We've been trying to decide whether or not to keep him for another year, as we've now got FOUR bucks in the Bunga Bunga pen, which is about three too many. He's now related to a good 75% of the herd, so he's the logical choice to sell, but he's an awfully sweet, laid back boy and I hate to see him go too. We'll see what happens.


----------



## packhillboers (Feb 2, 2011)

I think he looks great. I see a lot of fat goats and because of that it made me think he was a bit skinny. BUT it is me who is wrong in liking the look of a fat goat. I am trying so hard to get our goats thinned down before breeding season and it is near impossible with all the acorns they keep eating. Too many fat ones out there that have it coming off the neck in rolls. He looks great. truly looked like our old buck so much that I had to really study his markings well and horns. Our buck was shorter bodied. You have a great buck there.


----------



## Tenacross (May 26, 2011)

I like him. I wish I could magically sell him to someone who needs a better buck for you. Does he have an ABGA #?


----------



## toth boer goats (Jul 20, 2008)

Nice buck


----------



## SunnydaleBoers (Jul 28, 2012)

Tenacross said:


> I like him. I wish I could magically sell him to someone who needs a better buck for you. Does he have an ABGA #?
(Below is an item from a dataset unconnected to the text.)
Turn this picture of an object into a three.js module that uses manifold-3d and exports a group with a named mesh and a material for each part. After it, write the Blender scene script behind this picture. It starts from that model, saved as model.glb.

10550491- Wideload, Ripper, and a buck named Warlord out of Australia are the big names on his papers. And yes, I wish you could magically put money in my pocket too!


----------



## BCG (Jun 30, 2012)

What does his pedigree look like?


----------



## Crossroads Boers (Feb 19, 2011)

Is it just me or will his pedigree not come up for anyone else? Hmm, not working for me with that #!? 

Sounds like he has great lines though!


----------



## BCG (Jun 30, 2012)

Let me know if you ever decide to sell him. I could use a butt like that! LOL


----------



## SunnydaleBoers (Jul 28, 2012)

Crossroads Boers said:


> Is it just me or will his pedigree not come up for anyone else? Hmm, not working for me with that #!?
> 
> Sounds like he has great lines though!


We haven't paid our ABGA dues yet this year, but I don't think that should affect your ability to bring him up!

10550491- I was able to bring it up just now, I've always just used the "animal inquiries" under the online tab on the home page of the website. Not sure why it's not working for you guys.


----------



## fd123 (May 29, 2012)

AWESOME BUCK!! Id let him "DATE" my girls any day!!...lol..


----------



## enchantedgoats (Jun 2, 2013)

I'm not a boer person but if i was he'd be welcome here. I think he looks great.


----------



## Crossroads Boers (Feb 19, 2011)

Hmmm, still not working for me?! I wonder what I am doing wrong.. I go to the animal inquiries and put his # were it says to and then it says "animal #10550491 is not registered online" or something close to that.


----------



## TrinityRanch (Mar 26, 2013)

Are you putting in the number sign (#) as well, Crossroads? :shrug:


----------



## Crossroads Boers (Feb 19, 2011)

Nooope.... let me try with that!

Edit: just tried and still not working!!!?? Huh?


----------



## SunnydaleBoers (Jul 28, 2012)

That's really weird it's not working you, but maybe the ABGA is going to suspend all our animals until we pay up for the year!  But really, you're not missing anything that terribly exciting...


----------



## mjs500doo (Nov 24, 2012)

Perhaps not as important to you as it is to me, but I LOVE a buck with great scrotal circumference. And boy does that buck look to be a breeder. Just the icing on the cake for a very well put together buck as such.


----------



## SunnydaleBoers (Jul 28, 2012)

mjs500doo said:


> Perhaps not as important to you as it is to me, but I LOVE a buck with great scrotal circumference. And boy does that buck look to be a breeder. Just the icing on the cake for a very well put together buck as such.


Lol, yeaaah, goats seem to be particularly well endowed in that area. You can imagine what my younger brothers zeroed in on the first time they saw the goats. You're right though, this boy IS big. I think he could have given our Holstein bull a run for his money in that department.

The males are also very um, "in tune" with that general area. The first time we separated off a pen of young bucklings I was seriously starting to think there was something mentally wrong with them...


----------



## mjs500doo (Nov 24, 2012)

Lol Practice makes perfect, whether the other party is willing or not!


----------